A brief history of relocations

  1. The Quebec Bulldogs move to Hamilton, become the Tigers (1920)
  2. The Pittsburgh Pirates move to Philadelphia, become the Quakers (1930)
  3. The Ottawa Senators move to St. Louis, become the Eagles (1934)
  4. The California Golden Seals move to Cleveland, become the Barons (1976)
  5. The Kansas City Scouts move to Denver, become the Colorado Rockies (1976)
  6. The Atlanta Flames move to Calgary, remain the Flames (1980)
  7. The Rockies move to East Rutherford, become the New Jersey Devils (1982)
  8. The Minnesota North Stars move to Dallas, become the Stars (1993)
  9. The Quebec Nordiques move to Denver, become the Colorado Avalanche (1995)
  10. The Winnipeg Jets move to Phoenix, become the Coyotes (1996)
  11. The Hartford Whalers move to Raleigh, become the Carolina Hurricanes (1997)
  12. The Atlanta Thrashers move to Winnipeg, become the Jets (2011)
(We’re not counting the Barons folding the merging with the North Stars in 1978 because it was too weird to be a straightforward relocation.)

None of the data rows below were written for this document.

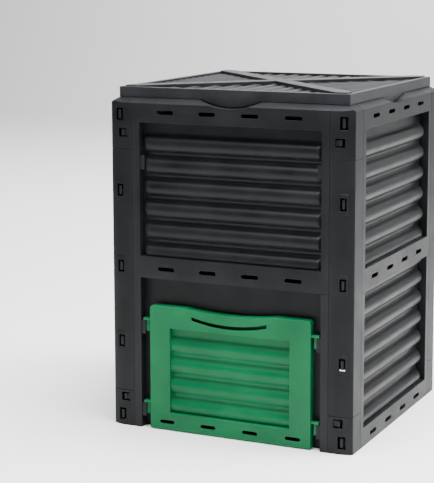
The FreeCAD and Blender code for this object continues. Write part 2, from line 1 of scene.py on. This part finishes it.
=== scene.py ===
"""Square garden compost bin: softened moulded pieces, finishes, studio and camera."""

import logging
import math
from dataclasses import dataclass, field
from enum import Enum

import bmesh
import bpy
from mathutils import Euler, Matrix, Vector


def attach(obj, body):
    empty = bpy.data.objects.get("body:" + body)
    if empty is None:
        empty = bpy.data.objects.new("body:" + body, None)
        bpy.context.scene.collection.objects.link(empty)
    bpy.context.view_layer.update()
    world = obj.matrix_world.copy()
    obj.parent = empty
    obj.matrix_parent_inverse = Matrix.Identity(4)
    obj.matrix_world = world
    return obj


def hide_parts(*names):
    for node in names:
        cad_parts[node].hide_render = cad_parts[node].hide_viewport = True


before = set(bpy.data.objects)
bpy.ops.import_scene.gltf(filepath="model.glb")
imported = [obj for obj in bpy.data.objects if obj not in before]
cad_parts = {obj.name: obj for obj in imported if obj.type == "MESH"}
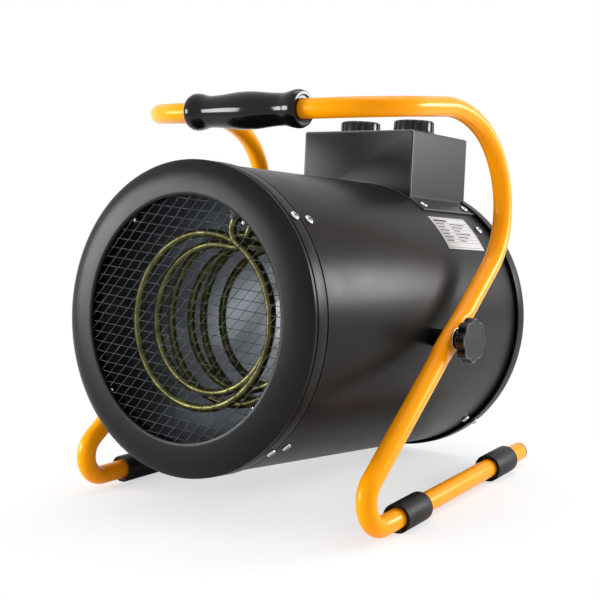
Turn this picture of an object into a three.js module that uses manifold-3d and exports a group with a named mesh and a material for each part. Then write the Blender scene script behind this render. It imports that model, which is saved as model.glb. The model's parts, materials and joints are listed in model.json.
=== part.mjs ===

A brief history of playoff series between relocated teams

There weren’t multiple teams that had relocated in the NHL until the late 1970s, so series between relocated teams were fairly rare. And relocated teams tended to be bad, as the Barons never made the playoffs and the Rockies only made them once. The Flames and Devils became respectable post-relocation, but were in opposite conferences.
  1. Dallas vs. Colorado (1999 Western Conference Final)
  2. Phoenix vs. Colorado (2000 Western Conference Quarterfinal)
  3. Dallas vs. Colorado (2000 Western Conference Final)
  4. Dallas vs. New Jersey (2000 Stanley Cup Final)
  5. New Jersey vs. Carolina (2001 Eastern Conference Quarterfinal)
  6. Colorado vs. New Jersey (2001 Stanley Cup Final)
  7. New Jersey vs. Carolina (2002 Eastern Conference Quarterfinal)
  8. Dallas vs. Colorado (2004 Western Conference Quarterfinal)
  9. Dallas vs. Colorado (2006 Western Conference Quarterfinal)
  10. New Jersey vs. Carolina (2006 Eastern Conference Semi-Final)
  11. New Jersey vs. Carolina (2009 Eastern Conference Quarterfinal)
  12. Calgary vs. Colorado (2019 Western Conference Quarterfinal)
The Flames have made the playoffs a lot – not recently, but relative to their time since moving to Calgary – but until 1993 they were the only relocated team in their conference. Now that there are four relocated clubs in the West you’d expect a lot of meetings in the playoffs, but it’s been rare for more than one of them to make the playoffs at a time.
But now, finally, the Flames are meeting the Jets (2.0) in the playoffs in the first post-season Battle of Atlanta in NHL history.